Thứ Tư, 28 tháng 11, 2012

3d DCA Watch -- Conform or Be Cast Out!



Hi kids, perhaps it was a bad batch of Thanksgiving stuffing, but this week the bunker-dwellers are a decidedly disagreeable bunch.

Four civil opinions, and half are dissents.

The first one involves a terrible crime committed at The Naked Truth, and whether or not the establishment provided negligent security.
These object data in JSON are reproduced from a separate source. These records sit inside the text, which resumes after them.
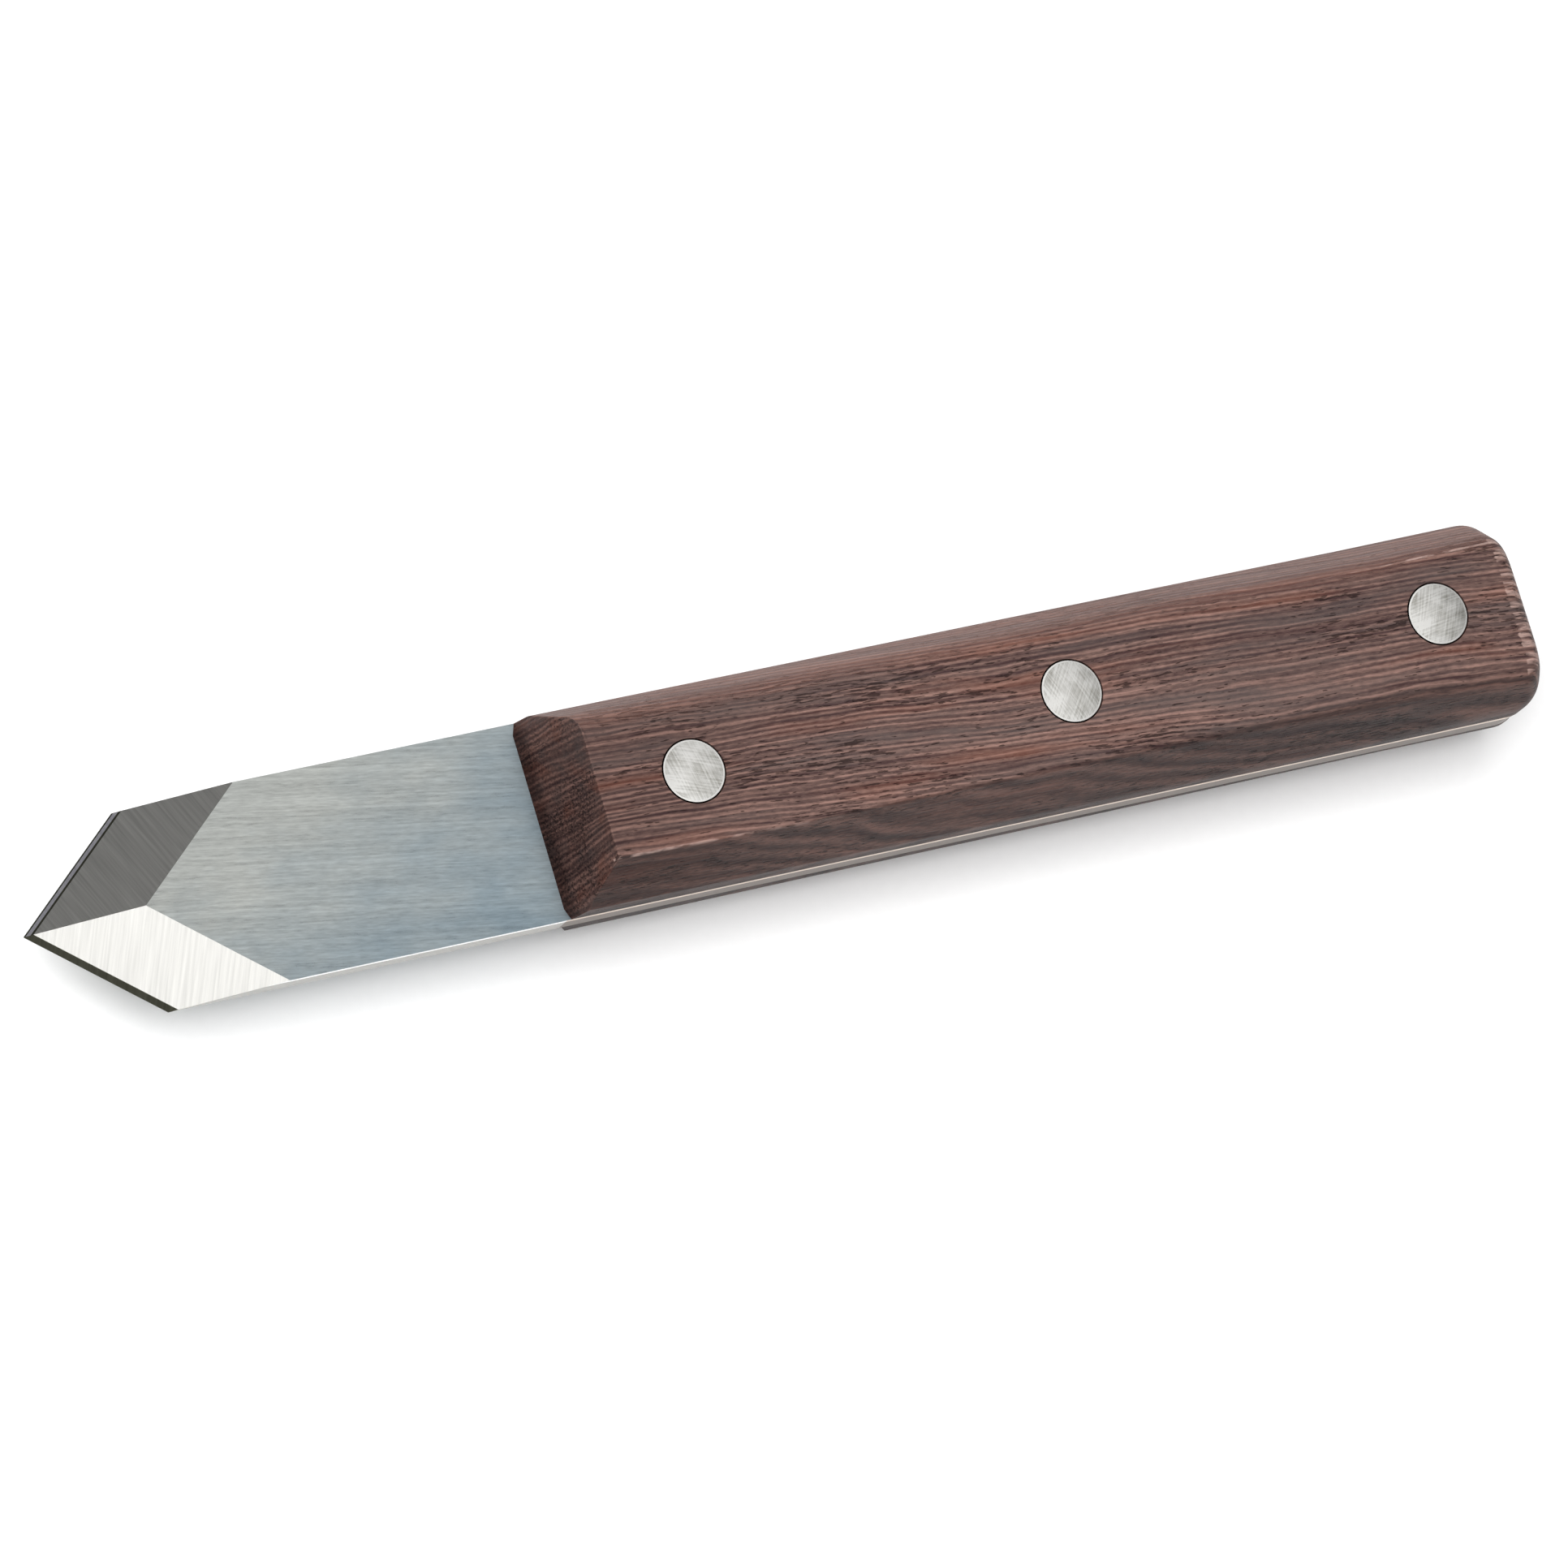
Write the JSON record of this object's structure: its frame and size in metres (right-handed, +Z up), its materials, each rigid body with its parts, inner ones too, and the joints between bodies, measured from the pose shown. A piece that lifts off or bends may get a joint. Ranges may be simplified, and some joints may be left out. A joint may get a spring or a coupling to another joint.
{
  "type": "marking knife",
  "caption": "Full-tang knife with a flat-backed spear-point blade, double-bevelled, and chamfered dark wooden scales held by cutler's rivets.",
  "frame": {"origin": "on the plane that the lower scale rests on, under the middle of the bounding box", "axes": "+X along the knife from the point towards the butt, +Y across the blade, +Z up through the bevelled side of the blade"},
  "size_m": [0.1782, 0.0226, 0.022],
  "materials": {
    "ground_steel": "ground and brushed",
    "dark_wood": "satin oil",
    "rivet_metal": "satin"
  },
  "bodies": {
    "root": {"blade": "ground_steel", "upper_scale": "dark_wood", "lower_scale": "dark_wood", "front_rivet_barrel": "rivet_metal", "front_rivet_stem": "rivet_metal", "middle_rivet_barrel": "rivet_metal", "middle_rivet_stem": "rivet_metal", "rear_rivet_barrel": "rivet_metal", "rear_rivet_stem": "rivet_metal"}
  },
  "joints": []
}
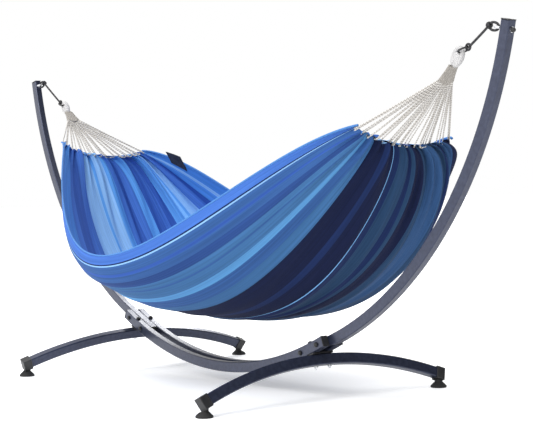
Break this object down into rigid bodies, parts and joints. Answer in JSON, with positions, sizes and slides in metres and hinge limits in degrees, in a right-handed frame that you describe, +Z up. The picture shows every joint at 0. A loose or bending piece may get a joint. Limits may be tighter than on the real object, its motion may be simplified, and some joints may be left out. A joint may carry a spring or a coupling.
{
  "type": "hammock on stand",
  "caption": "Cloth hammock with gathered ends, hung by ropes between the tips of a free-standing curved steel stand on arched cross feet.",
  "frame": {"origin": "on the floor, under the middle of the stand", "axes": "+X along the hammock, +Z up, -Y towards the low open hem of the cloth"},
  "size_m": [3.2762, 1.126, 1.292],
  "materials": {
    "frame_coat": "satin powder coat",
    "black_plastic": "matt moulded",
    "black_rubber": "matt",
    "black_steel": "black cap over steel",
    "zinc": "bright zinc plate",
    "black_rope": "braided",
    "white_cord": "twisted cotton cord",
    "grey_web": "woven cord band",
    "blue_cloth": "striped woven cotton",
    "tag_cloth": "plain woven tag"
  },
  "bodies": {
    "stand": {"foot_bar_left": "frame_coat", "arm_left": "frame_coat", "saddle_left": "black_plastic", "arm_top_plug_left": "black_plastic", "arm_foot_plug_left": "black_plastic", "eye_bolt_left": "zinc", "eye_washer_left": "zinc", "eye_nut_left": "black_plastic", "foot_bar_right": "frame_coat", "arm_right": "frame_coat", "saddle_right": "black_plastic", "arm_top_plug_right": "black_plastic", "arm_foot_plug_right": "black_plastic", "eye_bolt_right": "zinc", "eye_washer_right": "zinc", "eye_nut_right": "black_plastic", "foot_cap_left_front": "black_plastic", "foot_pad_left_front": "black_rubber", "rail_plug_left_front": "black_plastic", "upright_bolt_left_front": "black_steel", "upright_nut_left_front": "zinc", "foot_cap_left_back": "black_plastic", "foot_pad_left_back": "black_rubber", "rail_plug_left_back": "black_plastic", "upright_bolt_left_back": "black_steel", "upright_nut_left_back": "zinc", "foot_cap_right_front": "black_plastic", "foot_pad_right_front": "black_rubber", "rail_plug_right_front": "black_plastic", "upright_bolt_right_front": "black_steel", "upright_nut_right_front": "zinc", "foot_cap_right_back": "black_plastic", "foot_pad_right_back": "black_rubber", "rail_plug_right_back": "black_plastic", "upright_bolt_right_back": "black_steel", "upright_nut_right_back": "zinc", "rail_front": "frame_coat", "rail_back": "frame_coat", "cross_bolt_left_inner": "black_steel", "cross_nut_left_inner": "black_plastic", "cross_bolt_left_outer": "black_steel", "cross_nut_left_outer": "black_plastic", "cross_bolt_right_inner": "black_steel", "cross_nut_right_inner": "black_plastic", "cross_bolt_right_outer": "black_steel", "cross_nut_right_outer": "black_plastic"},
    "rope_left": {"rope_left": "black_rope", "ring_left": "black_plastic"},
    "rope_right": {"rope_right": "black_rope", "ring_right": "black_plastic"},
    "hammock": {"clew_eye_left": "white_cord", "clew_web_left": "grey_web", "clew_strings_left": "white_cord", "clew_eye_right": "white_cord", "clew_web_right": "grey_web", "clew_strings_right": "white_cord", "hammock_cloth": "blue_cloth", "hem_tag": "tag_cloth"}
  },
  "joints": [
    {"name": "sway_left", "type": "hinge", "parent": "stand", "child": "rope_left", "pos_m": [-1.56595, 0, 1.2659], "axis": [1, 0, 0], "range_deg": [-30, 30]},
    {"name": "sway_right", "type": "hinge", "parent": "stand", "child": "rope_right", "pos_m": [1.56595, 0, 1.2659], "axis": [1, 0, 0], "range_deg": [-30, 30]},
    {"name": "rock", "type": "hinge", "parent": "rope_left", "child": "hammock", "pos_m": [-1.33756, 0, 1.16422], "axis": [0.9999, 0, 0.0161], "range_deg": [-20, 20]}
  ],
  "couplings": [
    {"joint": "sway_right", "follows": "sway_left", "ratio": 1}
  ]
}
Here in dissent is Judge Rothenberg's description of the security in place at this "pleasure emporium":
It is undisputed that the establishment is well-lit, with regular and neon lighting throughout the store; there were sixteen cameras in operation at the time of the assault (some of the cameras record continuously, twenty-four hours a day, while others record when triggered by a motion sensor); there were signs inside the store informing patrons that they were being videotaped by cameras on the premises; the store utilized “drop safes” to limit the cash being held in the registers to an amount of less than $200; the sales clerks were able to view twelve of the sixteen cameras simultaneously via a monitor from a slightly elevated platform that also provided greater visibility of the store and its patrons; there was only one door (except for an emergency exit) which was locked; and patrons were only able to enter if the sales clerk “buzzed” them in. The store also contained several alarm systems, including a perimeter alarm, a fire alarm, a burglar alarm, police alarms, and panic alarms that could be triggered by pressing a fixed alarm button or activated remotely.
What does it say about us as a society that a local porn shop needs to go to these lengths to keep their employees safe?

The second one involves a purported oral loan modification that occurred "in open court" after a foreclosure judgment.

Judge Rothenberg thinks there is a slight problem with the majority opinion:
I also disagree with the majority’s decision to affirm on grounds not relied on by the trial court or argued on appeal—that the statute of frauds, section 687.0304(2), Florida Statutes (2012), requires that “an agreement to lend or forbear repayment of money . . . , to otherwise extend credit, or to make any formal financial accommodation” must be in writing. Because this issue was not relied on below, nor argued on appeal, we are in no position to consider the merits of such an argument, especially since the loan modification offered by Deutsche Bank was in writing, and was accepted by and executed by the Vargases, and the posture of the proceedings was a motion by the Vargases to compel Deutsche Bank to execute the agreement it allegedly agreed to honor.
Aren't there some rules about deciding on grounds no relied on below or argued on appeal?

In other news, Marc Randazza speaks out on Judge Leesfield's preliminary injunction banning his client, a formerly anonymous blogger, from publishing future defamatory blog posts about a local developer.

What are the odds that order will stand up on appeal?